Output exactly the lines from the first one down to the line containing "return Vector((LEFT_PLANE +", inclusive.

[start of GIVEN INFORMATION]

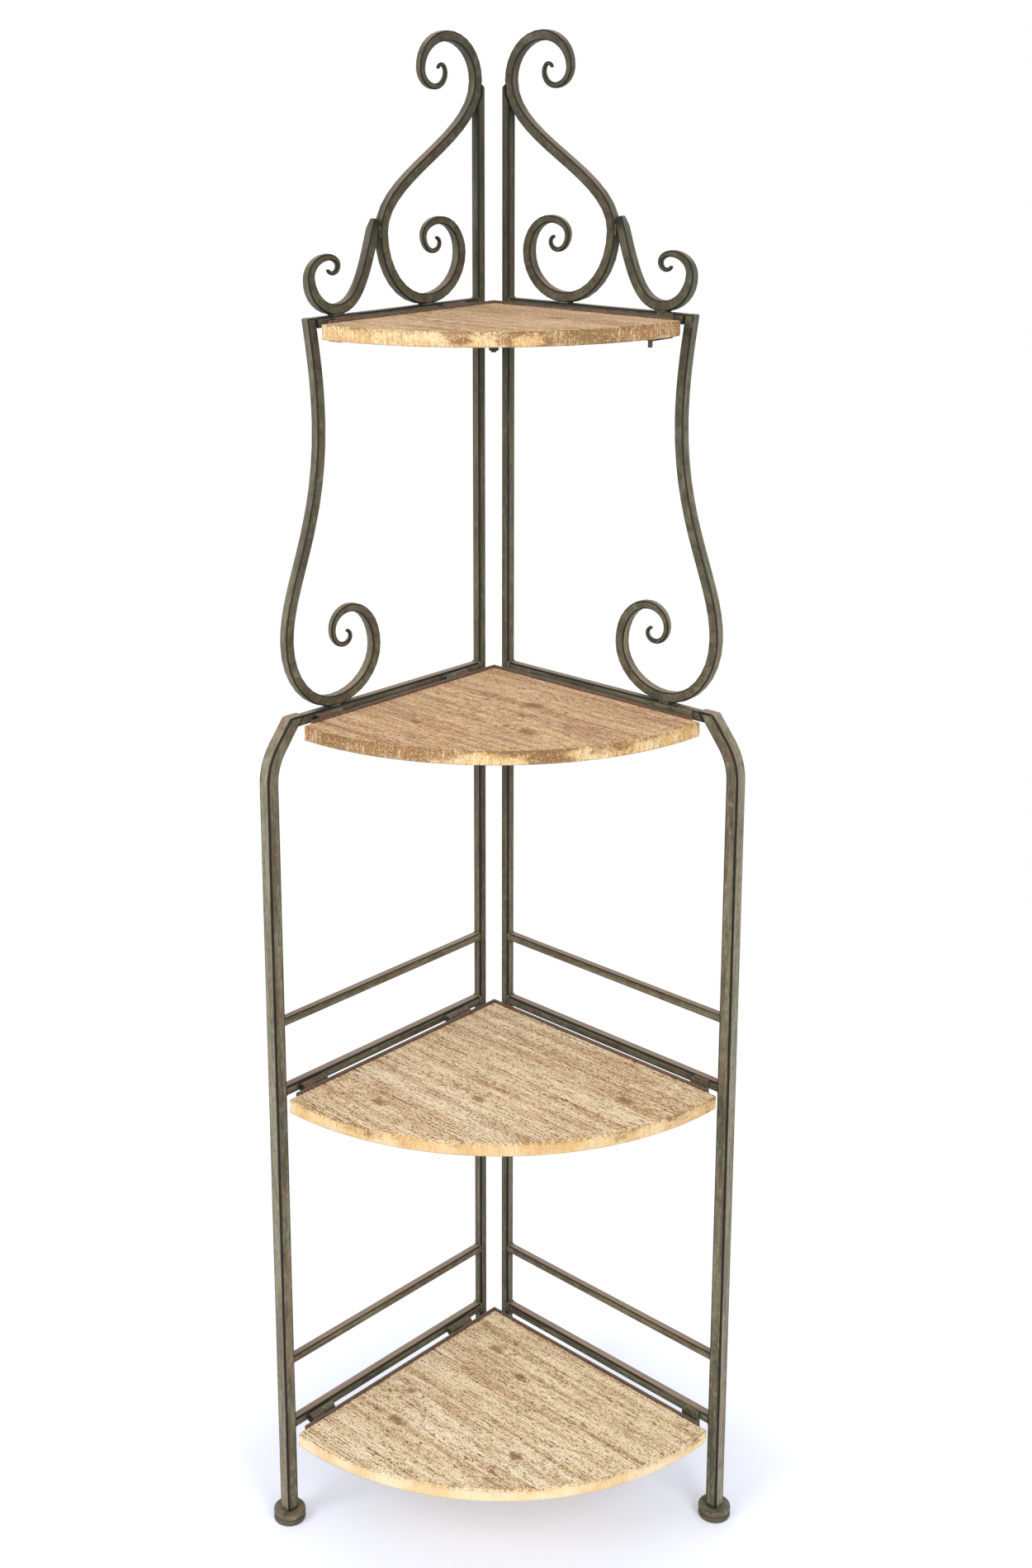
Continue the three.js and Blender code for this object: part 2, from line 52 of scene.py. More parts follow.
SHELVES = (1, 2, 3, 4)
WHITE = (1.0, 1.0, 1.0, 1.0)
LEFT_PLANE = sum((corner.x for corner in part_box("left_rear_post")), 0.0) / 2
RIGHT_PLANE = sum((corner.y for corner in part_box("right_rear_post")), 0.0) / 2


def corner_place(u, v, z):
    """A place given by its distances from the left frame's plane and the right frame's plane."""
    return Vector((LEFT_PLANE + u, RIGHT_PLANE - v, z))


# Camera, in the photograph's frame of 1250 by 1900 pixels
IMAGE_WIDTH = 1250
IMAGE_HEIGHT = 1900
FOCAL_PIXELS = 2427.5
AXIS_PIXEL_X = 492.5
AXIS_PIXEL_Y = 686.8
CAMERA_PLACE = corner_place(1.2457, 1.3459, 1.3254)
CAMERA_AZIMUTH = math.radians(45.33)
CAMERA_PITCH = math.radians(13.75)
CAMERA_ROLL = math.radians(-0.64)
SENSOR_WIDTH = 36.0
CLIP_START = 0.05


def add_camera():
    data = bpy.data.cameras.new("camera")
    data.sensor_width = SENSOR_WIDTH
    data.lens = FOCAL_PIXELS * SENSOR_WIDTH / IMAGE_HEIGHT
    data.shift_x = (IMAGE_WIDTH / 2 - AXIS_PIXEL_X) / IMAGE_HEIGHT
    data.shift_y = (AXIS_PIXEL_Y - IMAGE_HEIGHT / 2) / IMAGE_HEIGHT
    data.clip_start = CLIP_START
    camera = bpy.data.objects.new("camera", data)
    bpy.context.scene.collection.objects.link(camera)
    level = math.cos(CAMERA_PITCH)
    back = Vector((
        math.sin(CAMERA_AZIMUTH) * level,
        -math.cos(CAMERA_AZIMUTH) * level,
        math.sin(CAMERA_PITCH),
    ))
    side = Vector((math.cos(CAMERA_AZIMUTH), math.sin(CAMERA_AZIMUTH), 0.0))
    rise = back.cross(side)
    right = side * math.cos(CAMERA_ROLL) + rise * math.sin(CAMERA_ROLL)
    up = rise * math.cos(CAMERA_ROLL) - side * math.sin(CAMERA_ROLL)
    turn = Matrix((right, up, back)).transposed().to_4x4()
    camera.matrix_world = Matrix.Translation(CAMERA_PLACE) @ turn
    bpy.context.scene.camera = camera


add_camera()
bpy.context.scene.view_settings.view_transform = "Standard"


# Material building


def linear(hex_code):
    """A colour written as in a paint program, in the linear values that shaders take."""
    channels = [int(hex_code[at:at + 2], 16) / 255 for at in (0, 2, 4)]
    return [c / 12.92 if c <= 0.04045 else ((c + 0.055) / 1.055) ** 2.4 for c in channels] + [1.0]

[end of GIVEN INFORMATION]

EXERCISE RESULT –
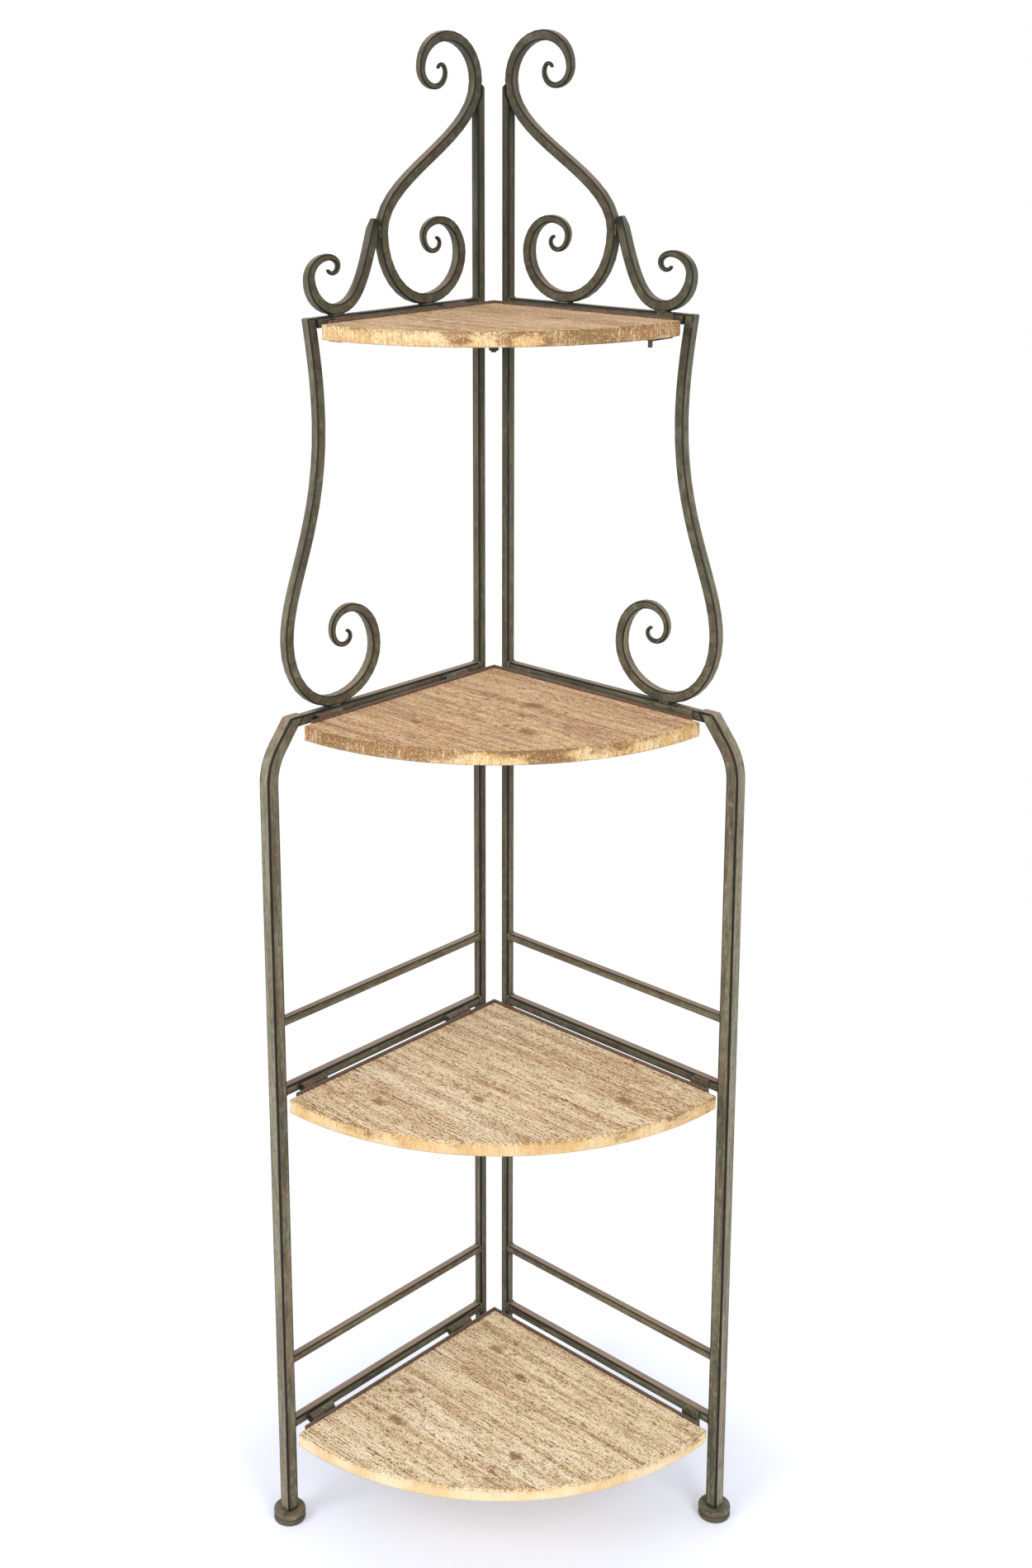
Continue the three.js and Blender code for this object: part 2, from line 52 of scene.py. More parts follow.
SHELVES = (1, 2, 3, 4)
WHITE = (1.0, 1.0, 1.0, 1.0)
LEFT_PLANE = sum((corner.x for corner in part_box("left_rear_post")), 0.0) / 2
RIGHT_PLANE = sum((corner.y for corner in part_box("right_rear_post")), 0.0) / 2


def corner_place(u, v, z):
    """A place given by its distances from the left frame's plane and the right frame's plane."""
    return Vector((LEFT_PLANE + u, RIGHT_PLANE - v, z))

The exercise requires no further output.